Acquisition of a company which is already established in your target sector in Japan with existing offices, distribution network and contacts etc. can be an effective route to market. However, this market entry strategy tends to suit larger SMEs or corporations. However, there are a number of considerations to keep in mind such as suitable target companies, organisational and technical due diligence and the costs the Acquisition transaction negotiations including the cost of interpreters/translators, solicitors etc.
For some UK firms, the acquisition of another company in Japan could represent a deal breaker option to quickly penetrate and prosper in the Japanese market compared to an organic expansion.
However, buying another business can be risky. CEO advisor Robert Sher points out that approximately 50% of merger and acquisition deals do fail. And Forbes contributor Frank Vermeulen suggests that the percentage may be more like 70%.
Statistics like these mean that you need to carefully consider the benefits and drawbacks of an acquisition deal compared to other Japan market entry techniques.
Advantages of Acquisitions
There are many good reasons for growing your business through an acquisition. These include:
- Obtaining quality staff or additional skills, knowledge of your industry or sector and other business intelligence. For instance, a business with good management and process systems will be useful to a buyer who wants to improve their own. Ideally, the business you choose should have systems that complement your own and that will adapt to running a larger business;
- Accessing funds or valuable assets for new development. Better production or distribution facilities are often less expensive to buy than to build. Look for target businesses that are only marginally profitable and have large unused capacity;
- Your business underperforming. For example, if you are struggling with regional or national growth it may well be less expensive to buy an existing business than to expand internally;
- Accessing a wider customer base and increasing your market share. Your target business may have distribution channels and systems you can use for your own offers;
- Diversification of the products, services and long-term prospects of your business. A target business may be able to offer you products or services which you can sell through your own distribution channels;
- Reducing your costs and overheads through shared marketing budgets, increased purchasing power and lower costs;
- Reducing the competition. Buying up new intellectual property, products or services may be cheaper than developing these by yourself.
Read more about the various business acquisition strategies in this article by McKinsey & Co.
What Can Go Wrong with an Acquisition
The extent and quality of the planning and research you do before an acquisition deal will largely determine the outcome. Sometimes situations outside your control will arise and you may find it useful to consider and prepare for these risks.

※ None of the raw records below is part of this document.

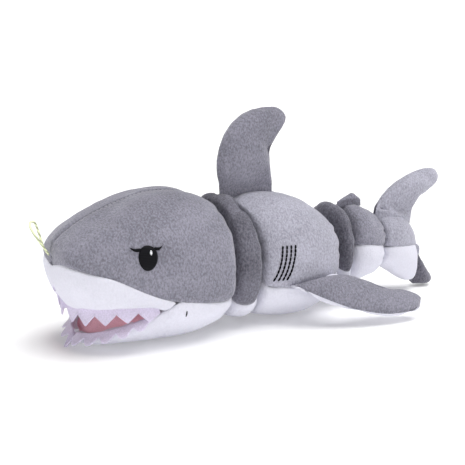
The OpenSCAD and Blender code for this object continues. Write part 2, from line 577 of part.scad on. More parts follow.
module lower_lobe_stuffing() { color(fill_white) fin_stuffing(lower_lobe_stations, 8, 10, other_up); }
module left_top() { fin_upper(pectoral_stations, 9, 7, pectoral_up); }
module left_underside() { fin_under(pectoral_stations, 9, 7, pectoral_up); }
module left_fill() { fin_stuffing(pectoral_stations, 9, 10, pectoral_up); }
module pectoral_left_top() { color(grey_plush) left_top(); }
module pectoral_left_underside() { color(white_plush) left_underside(); }
module pectoral_left_stuffing() { color(fill_white) left_fill(); }
module pectoral_right_top() { color(grey_plush) mirror([1, 0, 0]) left_top(); }
module pectoral_right_underside() { color(white_plush) mirror([1, 0, 0]) left_underside(); }
module pectoral_right_stuffing() { color(fill_white) mirror([1, 0, 0]) left_fill(); }

head_panel_left();
head_panel_right();
upper_jaw_panel();
throat_panel();
palate_lining();
upper_teeth();
head_stuffing();
eye_left();
eye_right();
eye_highlights();
eyelashes();
mouth_corner_tacks();
hang_loop();
lower_jaw_panel();
mouth_floor_lining();
lower_teeth();
jaw_stuffing();
jaw_hinge_gusset();
neck_back_panel();
neck_belly_panel();
neck_stuffing();
torso_back_left();
torso_back_right();
torso_belly_panel();
torso_stuffing();
gill_stitches();
squeaker_bulb();
squeaker_plug();
squeaker_reed();
dorsal_fin_left();
dorsal_fin_right();
dorsal_fin_stuffing();
pectoral_left_top();
pectoral_left_underside();
pectoral_left_stuffing();
pectoral_right_top();
pectoral_right_underside();
pectoral_right_stuffing();
waist_back_panel();
waist_belly_panel();
waist_stuffing();
hip_back_panel();
hip_belly_panel();
hip_stuffing();
second_dorsal_fin();
tail_back_panel();
tail_belly_panel();
tail_stuffing();
upper_lobe_left();
upper_lobe_right();
upper_lobe_stuffing();
lower_lobe_left();
lower_lobe_right();
lower_lobe_stuffing();
head_crease_gather();
neck_crease_gather();
waist_crease_gather();
hip_crease_gather();
tail_crease_gather();
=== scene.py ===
"""Plush shark: fabric skins grown from the CAD panels, inflated, seamed and creased."""
import math

import bmesh
import bpy
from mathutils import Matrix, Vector, noise
from mathutils.bvhtree import BVHTree
from mathutils.geometry import intersect_point_line


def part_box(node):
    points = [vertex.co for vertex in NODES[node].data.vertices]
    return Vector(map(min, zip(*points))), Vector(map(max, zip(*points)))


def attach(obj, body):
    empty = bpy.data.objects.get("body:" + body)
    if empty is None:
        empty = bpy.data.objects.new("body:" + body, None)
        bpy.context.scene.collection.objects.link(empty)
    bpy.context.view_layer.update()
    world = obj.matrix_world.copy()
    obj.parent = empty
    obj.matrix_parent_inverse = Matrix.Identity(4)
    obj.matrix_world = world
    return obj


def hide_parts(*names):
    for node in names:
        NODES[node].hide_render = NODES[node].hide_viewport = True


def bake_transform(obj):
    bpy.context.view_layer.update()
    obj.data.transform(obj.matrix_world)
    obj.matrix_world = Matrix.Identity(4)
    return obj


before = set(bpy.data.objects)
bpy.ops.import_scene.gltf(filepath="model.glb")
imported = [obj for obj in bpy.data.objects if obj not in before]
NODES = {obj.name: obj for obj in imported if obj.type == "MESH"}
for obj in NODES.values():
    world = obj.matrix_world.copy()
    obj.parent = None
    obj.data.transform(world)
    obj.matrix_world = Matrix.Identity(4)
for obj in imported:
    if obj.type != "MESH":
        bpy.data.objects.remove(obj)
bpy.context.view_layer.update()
MM = 0.001
SCENE = bpy.context.scene

# Camera: round from the nose and up, then how far from the point it looks at
AZIMUTH, ELEVATION, DISTANCE = math.radians(60), math.radians(12), 0.7
LOOK_AT = Vector((0, -0.03079, 0.06935))
LENS, SENSOR = 69.72, 36

# Fabric: how deep the seams lie, how far a panel may swell, what is turned in at an edge
SEAM_DEPTH = 2.4 * MM
SWELL = 3.0 * MM
SEAM_ALLOWANCE = 3.5 * MM
FIN_ALLOWANCE = 0.6 * MM
PANEL_REACH = 2.5 * MM  # two panel edges this close are sewn together
ROOT_REACH = 1.8 * MM  # an edge this close to a fin's root line belongs to the root
LENGTHWISE_GIVE = 0.45  # the share of the swelling that is left along the body
FLOOR_CLEAR = 0.25 * MM
CLOTH_FRAMES = 20

# Creases between the segments: (y, z of the middle, forward lean at the top, how far the folds run)
CREASE_Z = 0.048
HEAD_CREASE = (-0.051, CREASE_Z, 0.0, 0.010)
NECK_CREASE = (-0.0255, CREASE_Z, 0.012, 0.009)
WAIST_CREASE = (0.052, CREASE_Z, 0.0, 0.008)
HIP_CREASE = (0.0705, CREASE_Z, 0.0, 0.007)
TAIL_CREASE = (0.1085, CREASE_Z, 0.0, 0.006)

TORSO = "torso"
SIDES = (("left", 1), ("right", -1))

# Mouth: the corners' place along the body, and how much longer than wide the lips' curve is
MOUTH_CORNER_Y = -0.105
MOUTH_STRETCH = 1.6
LIP_OVERRUN = 3.5 * MM
FELT_T = 1.1 * MM
DOWN = Vector((0, 0, -1))

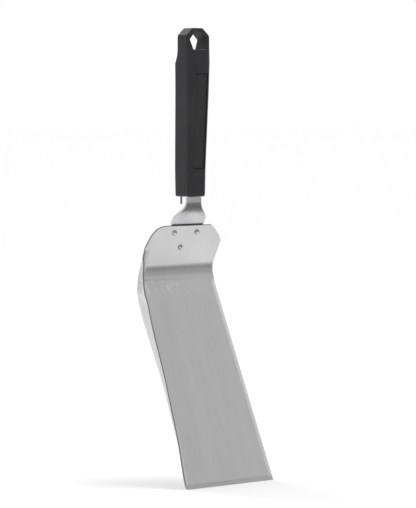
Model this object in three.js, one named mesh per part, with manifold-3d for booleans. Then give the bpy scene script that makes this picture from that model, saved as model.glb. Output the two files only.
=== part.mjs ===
// Grill spatula: a folded steel blade with one side wall, riveted to a steel shank
// whose tang is locked inside a moulded handle with a hang hole and two grip inlays.
// Millimetres. X runs across the blade, -Y is the food side, +Z points up the handle.
// The tool stands on its front edge with the handle upright.
import * as THREE from 'three';
import { mergeVertices } from 'three/addons/utils/BufferGeometryUtils.js';
import Module from 'manifold-3d';

// Driving dimensions
const fitGap = 0.3;
const sheetThickness = 1.5;
const plateTilt = THREE.MathUtils.degToRad(29.9);
const bladeTilt = THREE.MathUtils.degToRad(23.5);
const plateLength = 52.6;
const bladeLength = 228.2;
const bendRadius = 19;
const plateHalfWidth = 50;
const bendHalfWidth = 51.4;
const tipHalfWidth = 57.7;
const plateCornerSize = 19;
const plateWallCornerRadius = 21;
const plateWallHalfWidth = 54;
const wallBendDip = 3;
const wallSwell = 5.6;
const wallWaist = 3.2;
const wallTipSpread = 4;
const wallStart = 24;
const plateWallHeight = 2;
const plateWallInset = 7.7;
const bendWallFlare = 4.5;
const tipWallHeight = 3;
const plateFoldRadius = 18;
const bladeFoldRadius = 7;
const tipFoldRadius = 4;
const tipWallFlare = 0.6;
const groundEdgeWidth = 4.5;
const groundEdgeThickness = 0.5;
const tipCornerRadius = 7;
const cutReach = 30;
const pocketReach = 6;

const shankThickness = 2.5;
const neckHalfWidth = 9.4;
const neckStraight = 4;
const neckUpperPull = 10;
const neckLowerPull = 9;
const footHalfWidth = 20.5;
const footEndHalfWidth = 7;
const footLength = 36;
const tangHalfWidth = 7;
const tangLength = 112;
const tangSetForward = 4.2;

const rivetSpacing = 29;
const upperRivetDrop = 7.8;
const lowerRivetDrop = 25.5;
const rivetPinRadius = 1.6;
const rivetHeadRadius = 2.7;
const rivetHeadHeight = 1.7;
const setHeadRadius = 2.8;
const setHeadHeight = 1.3;

const handleLength = 168;
const handleTop = 452;
const handleCornerRadius = 1.4;
const inlayLength = 94.5;
const inlayThickness = 2;
const inlayRecess = 1;
const inlayLowerMargin = 28;
const inlayRim = 0.7;
const rearInlayRim = 2.2;
const inlayCornerRadius = 0.6;

const clipThickness = 1.5;
const clipLegWidth = 2;
const clipLegSpread = 7.3;
const clipSetBack = 6.1;
const clipReach = 7.6;
const clipHeight = 46;
const clipBridgeHeight = 12;
const tangPinRadius = 2;

const wasm = await Module();
wasm.setup();

const steel = { color: 0xb9b9ba, roughness: 0.35, metalness: 1 };
const shankSteel = { color: 0xb2b2b4, roughness: 0.3, metalness: 1 };
const rivetSteel = { color: 0xc4c4c6, roughness: 0.25, metalness: 1 };
const moulding = { color: 0x3b3c3e, roughness: 0.55, metalness: 0 };
const softGrip = { color: 0x2f3032, roughness: 0.8, metalness: 0 };

const handleBottom = handleTop - handleLength;
const bendAngle = plateTilt + bladeTilt;
const bendTangent = bendRadius * Math.tan(bendAngle / 2);
const bendStart = plateLength - bendTangent;
const bendEnd = bendStart + bendRadius * bendAngle;
const sheetLength = bendEnd + bladeLength - bendTangent;
const plateTopZ = plateLength * Math.cos(plateTilt) + bladeLength * Math.cos(bladeTilt);
const plateTopY = 4.2;
const backOffset = sheetThickness / 2 + fitGap + shankThickness / 2;

// ---- shared shape helpers ----

function smooth(value, from, to) {
  return THREE.MathUtils.smoothstep(value, from, to);
}

// Travel direction of a path that runs down and leans back by the given angle.
function downward(lean) {
  return new THREE.Vector3(0, Math.sin(lean), -Math.cos(lean));
}

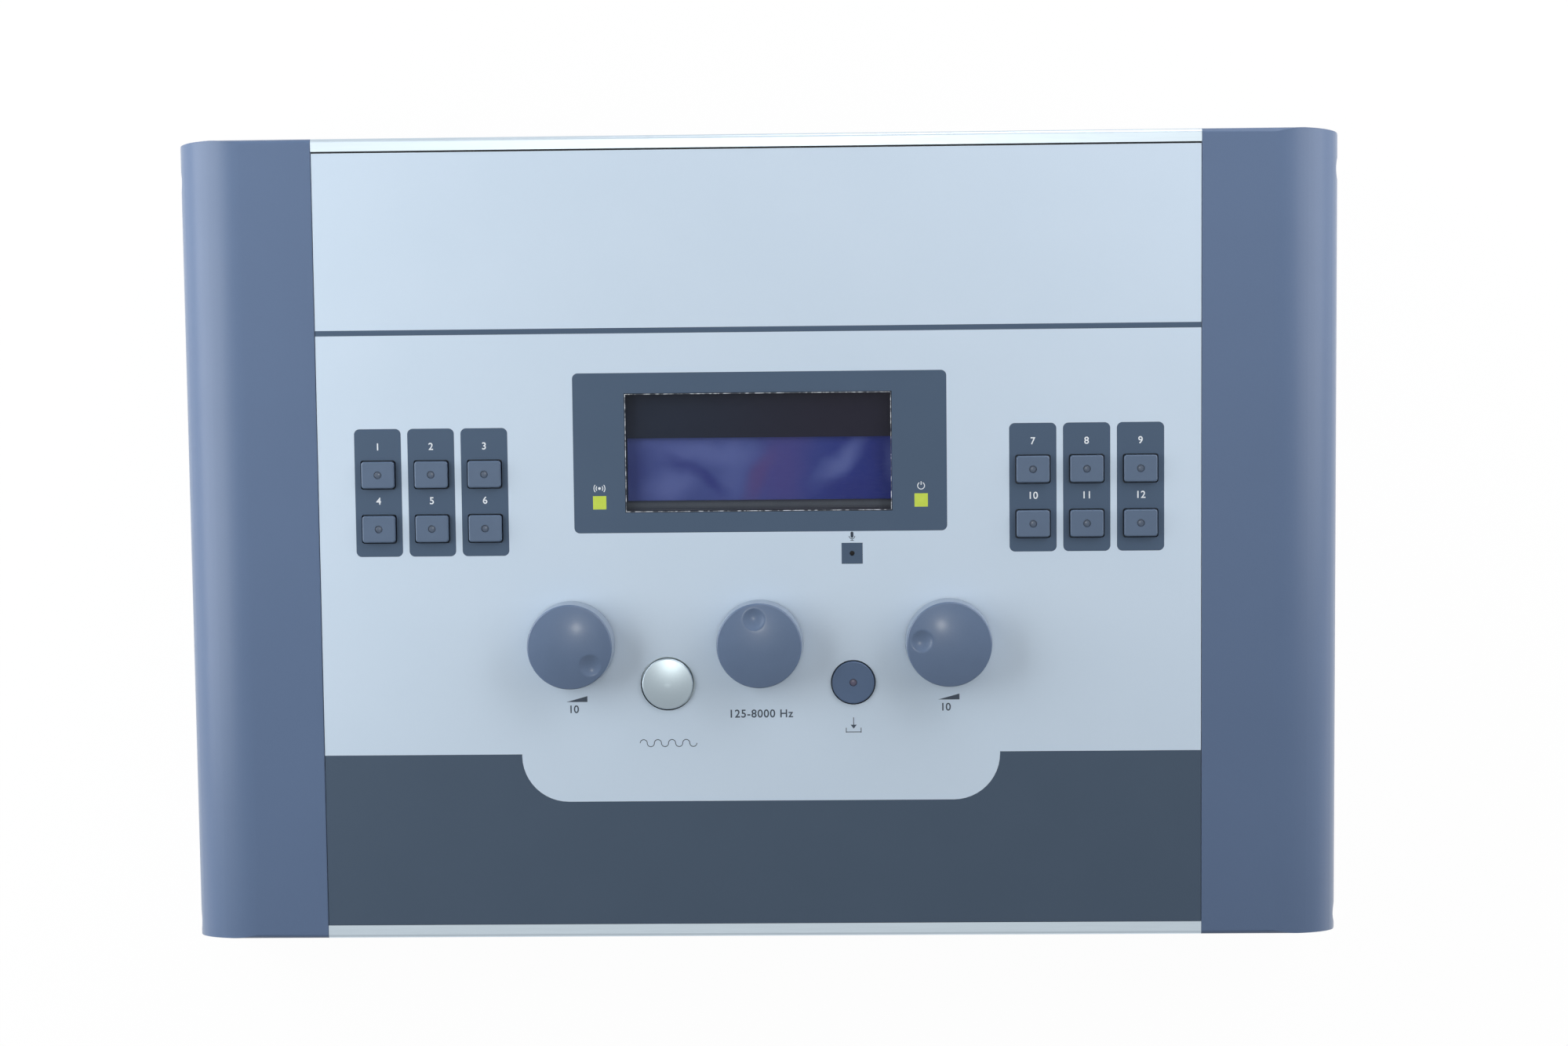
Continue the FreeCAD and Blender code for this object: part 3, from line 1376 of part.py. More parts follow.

- An acquisition could become expensive if you end up in a bidding war where other parties are equally determined to buy the target business;
- A merger could become expensive if you cannot agree terms such as who will run the combined business or how long the other owner will remain involved in the business;
- Acquisitions can damage your own business performance because of time spent on the deal and a mood of uncertainty.
You may also face pitfalls following a deal such as:
- The target business does not do as well as expected;
- The costs you expected to save do not materialise;
- Key people leave;
- Incompatible business cultures;
- Resources being diverted from your business’ main aims.
What to Consider Before Acquiring another Company
Acquisitions can be either friendly or hostile. Friendly acquisitions occur when a firm expresses its agreement to be acquired (target company), whereas hostile acquisitions are not based on any agreements. The later mostly occurs when the acquiring firm buys large stakes of the target company in order to have a majority stake.
There are important legal issues to consider before completing an acquisition:
1. Deal Structure
Deal structure options include:
- Stock purchase. The buyer purchases the target company’s stock from its stockholders. The target company remains intact, but with new ownership.
- Asset sale/purchase. The buyer purchases only assets and assumes liabilities (such as payables) that are specifically indicated in the purchase agreement.
- Merger. Two companies combine to form one legal entity, and the target company’s stockholders receive cash and/or buyer company stock.
2. Escrows and Earn-Outs
An “escrow” account is a special account set up by lawyers to hold transaction funds until the date that the transaction actually closes.
It generally protects the buyer company in the event there are breaches of contract by the target company.
Earn-out is a pricing structure in which the target company must “earn” part of the purchase price based on achieving certain business performance goals after the acquisition. This part of the purchase price is paid by the target company after closing.
3. Representations and Warranties
“Representations and warranties” are just another way of saying that, in advance of the transaction, the two companies must share vital information about the transaction and about themselves, such as their financial and legal standing.
The buyer company typically wants the target company to agree to provide detailed information on issues such as:
- Intellectual property;
- Financial statements;
- Compliance with law;
- Material contracts
4. Non-Compete and Non-Solicit Clauses
These clauses prohibit both the buyer and target company from:
- Engaging in a business activity that is competitive with either company’s business activities (non-compete).
- Trying to lure/hire away each other’s customers or employees (non-solicit).
For more information
We encourage you to seek expert advice from professionals, such as management accountants and solicitors, with experience in similar deals to help forecast potential pitfalls and to address any that arise.